The Shop Girl, however, went further than the round of English-speaking stages. La Demoiselle de magasin accomplished the rare exploit for an English-language show of being produced in France, at the Olympia Music Hall, where café-concert diva Mdlle Micheline starred as Bessie alongside Messieurs Berville (Houley), Maréchal (Migles) and Danvers (Charley) in a spiced-up version by Maurice Ordonneau which gave ‘Love on the Japanese Plan’ to Bessie and Charley, and introduced a ‘Chrysanthemum Dance’ divertissement for the big 16 of the Olympia’s ballet. This production was followed by a Die Ladenmamsell, at Vienna’s Theater in der Josefstadt (ad Carl Lindau). Frln Dworak was Bessie, Herr Rauch played Miggles, Otto Maran was Hooley, Viktoria Pohl-Meiser was Ada (now called Eva), Karl Pfann was rich Charley and there were a Puppenlied, a Cancan-Duette and a ten-part Tanz-Ensemble all composed by musical director Karl Kappeller added to the now rather bulging entertainment.

The most sizeable subsequent production of The Shop Girl, however, was back in London, at the new Gaiety Theatre. After Edwardes’s death, Seymour Hicks and Alfred Butt produced a revised Shop Girl (25 March 1920, ad Arthur Wimperis) with the score infiltrated by a bundle of new Herman Darewski songs and with Evelyn Laye (Bessie) and Alfred Lester (Miggles) starring.
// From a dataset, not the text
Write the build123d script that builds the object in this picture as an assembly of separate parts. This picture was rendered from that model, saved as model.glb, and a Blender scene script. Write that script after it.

The show proved popular all over again, a quarter of a century and many, many more musicals in the same vein after its first appearance, and the new production added another 327 performances to the show’s West End tally.

Evelyn Laye, later in her career, photographed by Allan Warren (Photo: Wikipedia)

Evelyn Laye, later in her career, photographed by Allan Warren (Photo: Wikipedia)

USA: Palmer’s Theater 28 October 1895; Australia: Princess Theatre, Melbourne, 25 May 1895; France: L’Olympia La Demoiselle de magasin 4 June 1896; Austria: Theater in der Josefstadt Die Ladenmamsell 5 February 1897.